Task material:
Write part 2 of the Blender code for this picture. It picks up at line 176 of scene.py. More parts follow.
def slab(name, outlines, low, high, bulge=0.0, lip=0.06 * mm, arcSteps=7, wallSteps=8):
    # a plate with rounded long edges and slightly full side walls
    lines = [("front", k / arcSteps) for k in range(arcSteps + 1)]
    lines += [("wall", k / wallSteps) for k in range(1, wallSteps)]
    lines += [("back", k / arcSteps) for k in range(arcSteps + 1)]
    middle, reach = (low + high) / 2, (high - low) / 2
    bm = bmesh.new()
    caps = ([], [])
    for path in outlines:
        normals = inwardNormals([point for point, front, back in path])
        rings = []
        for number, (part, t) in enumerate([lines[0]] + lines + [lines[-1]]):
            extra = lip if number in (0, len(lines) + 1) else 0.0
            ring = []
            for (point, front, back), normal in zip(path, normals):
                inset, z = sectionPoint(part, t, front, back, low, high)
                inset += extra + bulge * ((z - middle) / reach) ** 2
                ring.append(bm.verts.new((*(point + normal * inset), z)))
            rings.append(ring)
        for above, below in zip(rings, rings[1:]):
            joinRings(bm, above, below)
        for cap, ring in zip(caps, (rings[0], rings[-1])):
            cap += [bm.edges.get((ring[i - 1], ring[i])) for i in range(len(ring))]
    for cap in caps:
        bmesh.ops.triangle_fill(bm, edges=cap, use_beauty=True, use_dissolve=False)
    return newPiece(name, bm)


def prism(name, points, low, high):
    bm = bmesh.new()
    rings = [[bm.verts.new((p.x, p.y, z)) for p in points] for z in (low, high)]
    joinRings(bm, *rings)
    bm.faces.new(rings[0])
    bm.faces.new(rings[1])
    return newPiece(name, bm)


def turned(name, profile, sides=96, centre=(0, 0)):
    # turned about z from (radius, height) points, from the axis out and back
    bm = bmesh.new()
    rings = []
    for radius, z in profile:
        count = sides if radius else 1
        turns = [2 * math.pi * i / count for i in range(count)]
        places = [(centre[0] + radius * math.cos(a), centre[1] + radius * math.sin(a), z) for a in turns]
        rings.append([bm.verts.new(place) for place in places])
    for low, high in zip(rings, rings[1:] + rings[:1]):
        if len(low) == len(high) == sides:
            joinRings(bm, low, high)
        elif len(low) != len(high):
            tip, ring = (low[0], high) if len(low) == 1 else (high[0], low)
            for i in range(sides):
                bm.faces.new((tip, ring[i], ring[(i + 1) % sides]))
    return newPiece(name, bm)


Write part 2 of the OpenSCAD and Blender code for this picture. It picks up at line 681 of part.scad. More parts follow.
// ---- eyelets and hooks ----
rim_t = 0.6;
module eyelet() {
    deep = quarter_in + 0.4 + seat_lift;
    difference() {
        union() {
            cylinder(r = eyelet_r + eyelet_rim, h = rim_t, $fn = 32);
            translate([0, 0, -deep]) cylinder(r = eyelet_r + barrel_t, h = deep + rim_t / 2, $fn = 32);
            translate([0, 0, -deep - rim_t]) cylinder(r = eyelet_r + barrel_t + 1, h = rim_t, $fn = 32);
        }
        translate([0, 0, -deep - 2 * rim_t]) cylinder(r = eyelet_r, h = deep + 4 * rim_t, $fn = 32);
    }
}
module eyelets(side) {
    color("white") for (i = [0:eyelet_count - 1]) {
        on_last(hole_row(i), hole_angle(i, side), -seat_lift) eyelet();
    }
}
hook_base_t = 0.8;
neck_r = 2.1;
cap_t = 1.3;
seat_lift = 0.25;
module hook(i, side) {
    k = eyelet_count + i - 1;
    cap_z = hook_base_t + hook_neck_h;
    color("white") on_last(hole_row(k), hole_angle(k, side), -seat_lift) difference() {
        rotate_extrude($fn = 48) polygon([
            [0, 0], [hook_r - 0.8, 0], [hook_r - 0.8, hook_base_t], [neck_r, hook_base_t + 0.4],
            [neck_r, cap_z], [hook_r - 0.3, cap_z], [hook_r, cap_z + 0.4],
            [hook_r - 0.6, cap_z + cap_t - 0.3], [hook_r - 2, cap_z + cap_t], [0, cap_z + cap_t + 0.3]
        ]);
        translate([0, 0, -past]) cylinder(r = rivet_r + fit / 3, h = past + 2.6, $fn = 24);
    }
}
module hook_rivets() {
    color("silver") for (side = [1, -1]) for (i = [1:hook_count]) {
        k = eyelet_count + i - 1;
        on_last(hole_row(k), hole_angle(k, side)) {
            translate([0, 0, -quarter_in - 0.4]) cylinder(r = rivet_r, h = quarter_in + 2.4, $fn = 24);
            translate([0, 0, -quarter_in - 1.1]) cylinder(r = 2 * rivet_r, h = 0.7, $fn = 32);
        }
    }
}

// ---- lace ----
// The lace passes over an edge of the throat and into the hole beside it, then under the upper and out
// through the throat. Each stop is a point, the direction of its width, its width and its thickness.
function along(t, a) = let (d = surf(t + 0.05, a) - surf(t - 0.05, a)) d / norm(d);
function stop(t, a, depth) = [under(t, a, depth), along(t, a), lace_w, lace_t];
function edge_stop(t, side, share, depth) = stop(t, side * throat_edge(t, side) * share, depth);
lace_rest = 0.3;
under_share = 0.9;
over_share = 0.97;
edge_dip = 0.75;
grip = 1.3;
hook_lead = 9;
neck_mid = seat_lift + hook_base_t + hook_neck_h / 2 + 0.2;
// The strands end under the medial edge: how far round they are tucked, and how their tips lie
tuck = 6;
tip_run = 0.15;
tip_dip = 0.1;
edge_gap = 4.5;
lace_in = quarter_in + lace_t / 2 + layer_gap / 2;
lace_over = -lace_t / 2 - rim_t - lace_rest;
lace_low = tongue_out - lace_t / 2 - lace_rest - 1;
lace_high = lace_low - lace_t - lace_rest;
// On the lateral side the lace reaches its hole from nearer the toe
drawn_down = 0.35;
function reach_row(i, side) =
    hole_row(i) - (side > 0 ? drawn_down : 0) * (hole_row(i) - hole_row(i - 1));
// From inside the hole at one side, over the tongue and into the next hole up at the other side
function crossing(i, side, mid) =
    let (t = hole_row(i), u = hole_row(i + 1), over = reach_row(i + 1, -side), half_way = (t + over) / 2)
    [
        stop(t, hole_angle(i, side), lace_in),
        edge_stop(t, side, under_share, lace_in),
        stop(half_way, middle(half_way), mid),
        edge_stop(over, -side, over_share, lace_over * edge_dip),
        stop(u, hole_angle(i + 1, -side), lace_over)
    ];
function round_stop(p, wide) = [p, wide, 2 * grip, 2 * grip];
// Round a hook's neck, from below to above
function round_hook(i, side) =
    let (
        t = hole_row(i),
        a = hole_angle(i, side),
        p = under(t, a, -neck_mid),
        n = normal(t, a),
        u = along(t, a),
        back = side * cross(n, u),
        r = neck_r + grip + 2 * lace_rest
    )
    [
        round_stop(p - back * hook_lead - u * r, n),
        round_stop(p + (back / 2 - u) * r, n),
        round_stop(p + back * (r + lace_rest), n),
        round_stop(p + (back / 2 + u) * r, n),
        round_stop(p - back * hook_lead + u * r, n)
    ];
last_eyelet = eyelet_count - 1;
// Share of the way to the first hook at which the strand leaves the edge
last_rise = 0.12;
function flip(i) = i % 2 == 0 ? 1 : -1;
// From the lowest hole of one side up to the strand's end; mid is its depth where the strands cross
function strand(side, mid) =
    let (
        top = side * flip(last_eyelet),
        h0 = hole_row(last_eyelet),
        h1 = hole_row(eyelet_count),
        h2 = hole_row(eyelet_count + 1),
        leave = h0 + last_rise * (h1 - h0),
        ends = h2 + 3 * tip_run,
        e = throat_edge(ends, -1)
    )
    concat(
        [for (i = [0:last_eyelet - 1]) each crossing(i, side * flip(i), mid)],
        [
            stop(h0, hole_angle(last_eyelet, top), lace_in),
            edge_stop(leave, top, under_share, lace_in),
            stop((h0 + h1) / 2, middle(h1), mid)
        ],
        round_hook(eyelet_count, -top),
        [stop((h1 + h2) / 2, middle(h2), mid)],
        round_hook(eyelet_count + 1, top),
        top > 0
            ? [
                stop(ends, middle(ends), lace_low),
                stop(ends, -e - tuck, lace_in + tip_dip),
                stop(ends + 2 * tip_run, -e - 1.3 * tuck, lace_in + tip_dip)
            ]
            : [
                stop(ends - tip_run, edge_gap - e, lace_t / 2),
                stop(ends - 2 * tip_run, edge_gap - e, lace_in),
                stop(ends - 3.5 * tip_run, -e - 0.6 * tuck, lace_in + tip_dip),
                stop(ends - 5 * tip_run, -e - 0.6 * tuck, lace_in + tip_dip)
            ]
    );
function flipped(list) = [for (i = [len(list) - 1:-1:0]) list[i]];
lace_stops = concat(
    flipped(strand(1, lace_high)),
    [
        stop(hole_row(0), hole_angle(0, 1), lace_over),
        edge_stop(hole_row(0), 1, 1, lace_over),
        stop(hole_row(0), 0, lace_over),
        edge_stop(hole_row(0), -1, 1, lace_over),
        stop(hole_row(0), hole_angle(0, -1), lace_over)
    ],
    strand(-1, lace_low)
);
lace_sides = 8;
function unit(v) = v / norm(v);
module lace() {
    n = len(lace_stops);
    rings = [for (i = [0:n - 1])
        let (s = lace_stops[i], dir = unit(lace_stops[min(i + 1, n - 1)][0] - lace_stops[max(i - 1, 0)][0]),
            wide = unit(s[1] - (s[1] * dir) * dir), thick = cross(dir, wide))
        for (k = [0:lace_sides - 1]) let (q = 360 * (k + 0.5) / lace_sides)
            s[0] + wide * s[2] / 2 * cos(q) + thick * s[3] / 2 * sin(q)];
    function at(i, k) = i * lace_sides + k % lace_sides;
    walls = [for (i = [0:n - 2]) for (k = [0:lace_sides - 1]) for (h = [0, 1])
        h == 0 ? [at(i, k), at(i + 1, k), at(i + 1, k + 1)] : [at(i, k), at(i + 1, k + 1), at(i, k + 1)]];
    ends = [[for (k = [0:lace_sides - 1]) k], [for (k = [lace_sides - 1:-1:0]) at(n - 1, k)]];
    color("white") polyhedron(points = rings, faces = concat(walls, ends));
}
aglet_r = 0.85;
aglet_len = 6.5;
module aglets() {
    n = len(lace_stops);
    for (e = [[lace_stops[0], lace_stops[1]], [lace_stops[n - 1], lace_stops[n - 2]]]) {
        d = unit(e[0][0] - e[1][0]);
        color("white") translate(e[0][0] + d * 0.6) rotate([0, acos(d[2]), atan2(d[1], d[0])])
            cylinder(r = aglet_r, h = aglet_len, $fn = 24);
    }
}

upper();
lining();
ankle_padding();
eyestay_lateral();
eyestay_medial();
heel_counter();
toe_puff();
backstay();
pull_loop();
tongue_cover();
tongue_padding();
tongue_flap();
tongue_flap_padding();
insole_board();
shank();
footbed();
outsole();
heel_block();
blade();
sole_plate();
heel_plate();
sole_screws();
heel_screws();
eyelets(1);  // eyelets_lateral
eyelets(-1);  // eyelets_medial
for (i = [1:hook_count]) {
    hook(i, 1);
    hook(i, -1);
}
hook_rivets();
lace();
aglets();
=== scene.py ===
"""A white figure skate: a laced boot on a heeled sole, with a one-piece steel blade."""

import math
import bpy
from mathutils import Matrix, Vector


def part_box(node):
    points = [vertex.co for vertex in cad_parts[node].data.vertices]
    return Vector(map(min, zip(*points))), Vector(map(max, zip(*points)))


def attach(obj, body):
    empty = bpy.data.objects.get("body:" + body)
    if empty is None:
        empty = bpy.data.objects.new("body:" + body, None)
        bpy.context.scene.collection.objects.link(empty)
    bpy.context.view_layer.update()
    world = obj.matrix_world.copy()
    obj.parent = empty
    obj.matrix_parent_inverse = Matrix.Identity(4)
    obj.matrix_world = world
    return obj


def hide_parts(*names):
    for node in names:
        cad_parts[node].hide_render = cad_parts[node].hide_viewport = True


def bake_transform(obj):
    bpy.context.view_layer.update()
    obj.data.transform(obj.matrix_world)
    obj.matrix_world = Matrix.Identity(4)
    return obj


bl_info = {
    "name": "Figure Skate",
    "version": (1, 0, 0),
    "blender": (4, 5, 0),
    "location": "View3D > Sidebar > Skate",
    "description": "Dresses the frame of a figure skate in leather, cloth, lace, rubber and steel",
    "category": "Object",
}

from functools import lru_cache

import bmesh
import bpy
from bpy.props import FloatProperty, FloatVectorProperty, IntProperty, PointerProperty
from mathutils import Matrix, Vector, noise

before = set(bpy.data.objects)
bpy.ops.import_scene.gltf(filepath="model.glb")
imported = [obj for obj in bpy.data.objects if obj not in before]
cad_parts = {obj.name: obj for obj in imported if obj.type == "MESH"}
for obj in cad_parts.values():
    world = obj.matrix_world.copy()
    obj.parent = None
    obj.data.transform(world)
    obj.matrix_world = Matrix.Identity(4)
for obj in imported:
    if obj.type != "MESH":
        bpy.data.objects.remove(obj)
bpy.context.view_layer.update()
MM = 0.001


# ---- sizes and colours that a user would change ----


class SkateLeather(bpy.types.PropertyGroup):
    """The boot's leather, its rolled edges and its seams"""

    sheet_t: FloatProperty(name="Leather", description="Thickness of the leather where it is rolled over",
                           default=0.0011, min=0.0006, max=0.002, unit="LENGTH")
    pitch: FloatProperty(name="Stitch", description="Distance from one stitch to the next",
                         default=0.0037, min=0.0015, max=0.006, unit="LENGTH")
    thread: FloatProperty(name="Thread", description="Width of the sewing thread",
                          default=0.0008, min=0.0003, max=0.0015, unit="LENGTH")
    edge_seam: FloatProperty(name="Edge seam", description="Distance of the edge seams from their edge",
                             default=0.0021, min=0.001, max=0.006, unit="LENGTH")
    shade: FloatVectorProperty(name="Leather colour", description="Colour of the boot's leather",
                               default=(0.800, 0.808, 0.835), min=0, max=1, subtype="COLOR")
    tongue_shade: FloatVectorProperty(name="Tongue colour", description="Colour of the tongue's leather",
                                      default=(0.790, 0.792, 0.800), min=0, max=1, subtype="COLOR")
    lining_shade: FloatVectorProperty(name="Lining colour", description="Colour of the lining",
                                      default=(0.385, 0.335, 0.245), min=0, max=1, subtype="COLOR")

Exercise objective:
Above are some lines. Repeat exactly, and only, those from the line that has "obj.data.transform(world)" through the line that has "boot's leather, its".

Result of the task:
    obj.data.transform(world)
    obj.matrix_world = Matrix.Identity(4)
for obj in imported:
    if obj.type != "MESH":
        bpy.data.objects.remove(obj)
bpy.context.view_layer.update()
MM = 0.001


# ---- sizes and colours that a user would change ----


class SkateLeather(bpy.types.PropertyGroup):
    """The boot's leather, its rolled edges and its seams"""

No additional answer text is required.